Given exercise:
Word for word, restate every line of the listing that follows.

Supplied material:

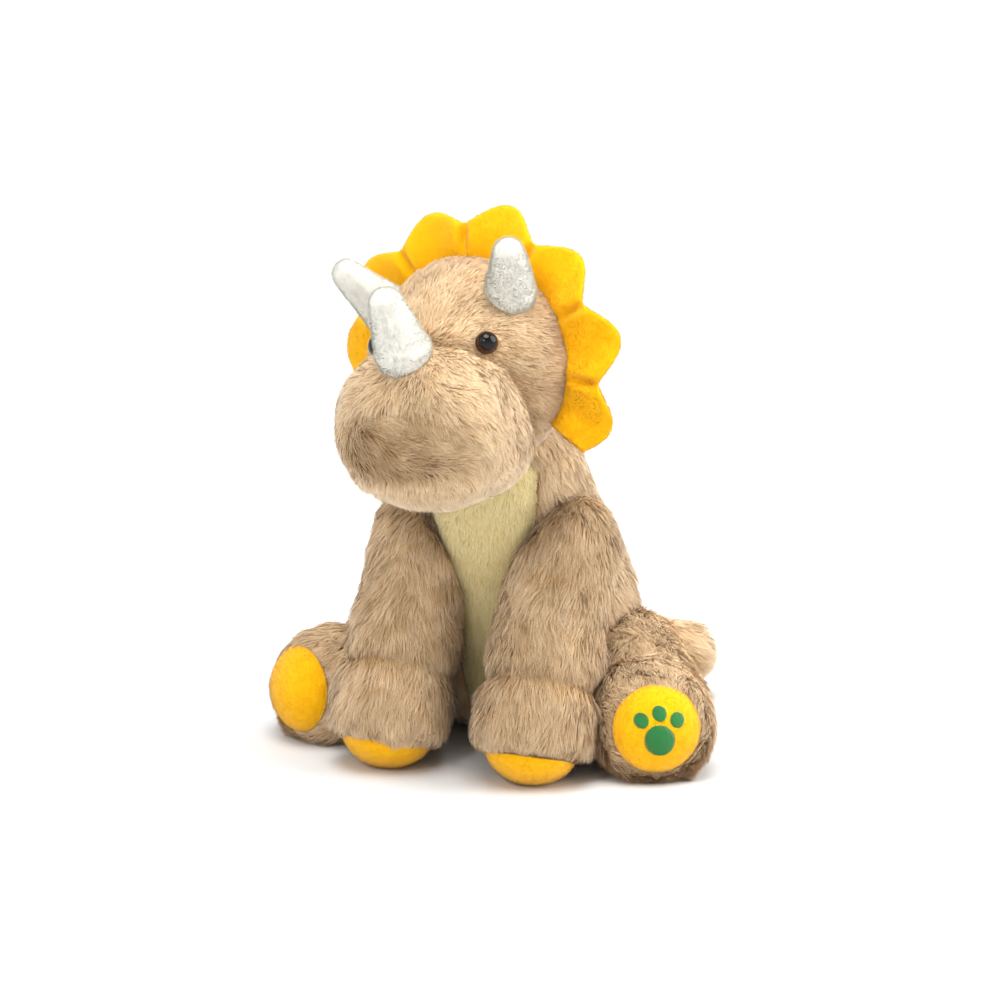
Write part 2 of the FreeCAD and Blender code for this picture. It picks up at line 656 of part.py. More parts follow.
os.makedirs("parts", exist_ok=True)
for thing in PIECES:
    if thing.Shape.isNull() or not thing.Shape.isValid():
        raise RuntimeError("%s is not a sound solid" % thing.Label)
    thing.Shape.exportStep("parts/%s.step" % thing.Label)
    print("%-28s solids %d  volume %.0f" % (thing.Label, len(thing.Shape.Solids), thing.Shape.Volume))
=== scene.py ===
"""Looks of a seated plush triceratops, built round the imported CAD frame.

The forms are round fields in millimetres, in the CAD frame.  Each one is meshed, pulled onto its
field and covered with pile: long combed fur, or a short fuzz for the cream, yellow and white parts.
"""
import math

import bmesh
import bpy
import numpy as np
from mathutils import Matrix, Vector, kdtree


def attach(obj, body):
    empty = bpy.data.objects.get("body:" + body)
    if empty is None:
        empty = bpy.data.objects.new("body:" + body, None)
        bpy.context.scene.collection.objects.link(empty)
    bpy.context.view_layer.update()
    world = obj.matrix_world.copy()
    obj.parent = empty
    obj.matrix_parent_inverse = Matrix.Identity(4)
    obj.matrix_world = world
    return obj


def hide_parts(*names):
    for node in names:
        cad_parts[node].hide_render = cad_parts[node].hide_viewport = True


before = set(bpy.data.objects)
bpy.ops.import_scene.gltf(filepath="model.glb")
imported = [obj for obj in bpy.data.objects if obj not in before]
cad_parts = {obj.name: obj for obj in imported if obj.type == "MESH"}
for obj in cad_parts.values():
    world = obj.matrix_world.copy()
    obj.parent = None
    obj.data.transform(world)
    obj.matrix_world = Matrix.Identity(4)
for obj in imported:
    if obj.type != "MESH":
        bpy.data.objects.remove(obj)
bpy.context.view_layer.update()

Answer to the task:
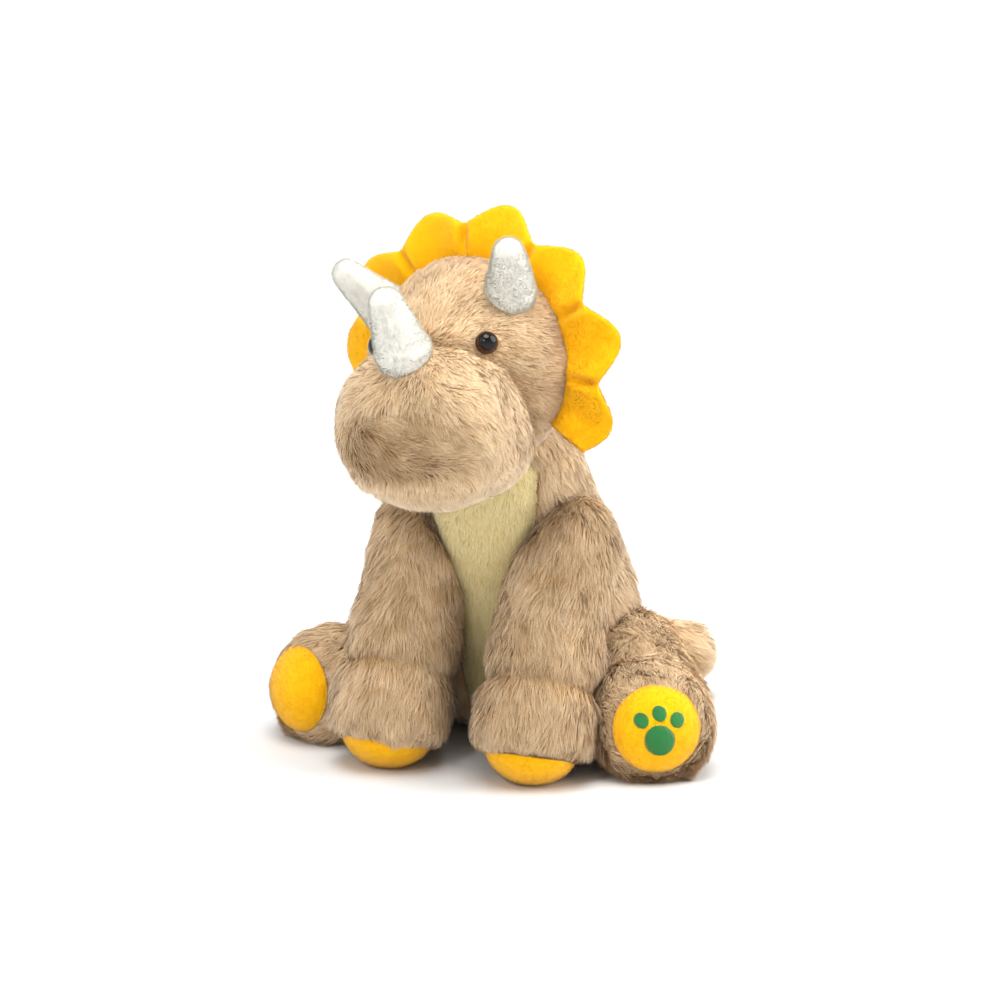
Write part 2 of the FreeCAD and Blender code for this picture. It picks up at line 656 of part.py. More parts follow.
os.makedirs("parts", exist_ok=True)
for thing in PIECES:
    if thing.Shape.isNull() or not thing.Shape.isValid():
        raise RuntimeError("%s is not a sound solid" % thing.Label)
    thing.Shape.exportStep("parts/%s.step" % thing.Label)
    print("%-28s solids %d  volume %.0f" % (thing.Label, len(thing.Shape.Solids), thing.Shape.Volume))
=== scene.py ===
"""Looks of a seated plush triceratops, built round the imported CAD frame.

The forms are round fields in millimetres, in the CAD frame.  Each one is meshed, pulled onto its
field and covered with pile: long combed fur, or a short fuzz for the cream, yellow and white parts.
"""
import math

import bmesh
import bpy
import numpy as np
from mathutils import Matrix, Vector, kdtree


def attach(obj, body):
    empty = bpy.data.objects.get("body:" + body)
    if empty is None:
        empty = bpy.data.objects.new("body:" + body, None)
        bpy.context.scene.collection.objects.link(empty)
    bpy.context.view_layer.update()
    world = obj.matrix_world.copy()
    obj.parent = empty
    obj.matrix_parent_inverse = Matrix.Identity(4)
    obj.matrix_world = world
    return obj


def hide_parts(*names):
    for node in names:
        cad_parts[node].hide_render = cad_parts[node].hide_viewport = True


before = set(bpy.data.objects)
bpy.ops.import_scene.gltf(filepath="model.glb")
imported = [obj for obj in bpy.data.objects if obj not in before]
cad_parts = {obj.name: obj for obj in imported if obj.type == "MESH"}
for obj in cad_parts.values():
    world = obj.matrix_world.copy()
    obj.parent = None
    obj.data.transform(world)
    obj.matrix_world = Matrix.Identity(4)
for obj in imported:
    if obj.type != "MESH":
        bpy.data.objects.remove(obj)
bpy.context.view_layer.update()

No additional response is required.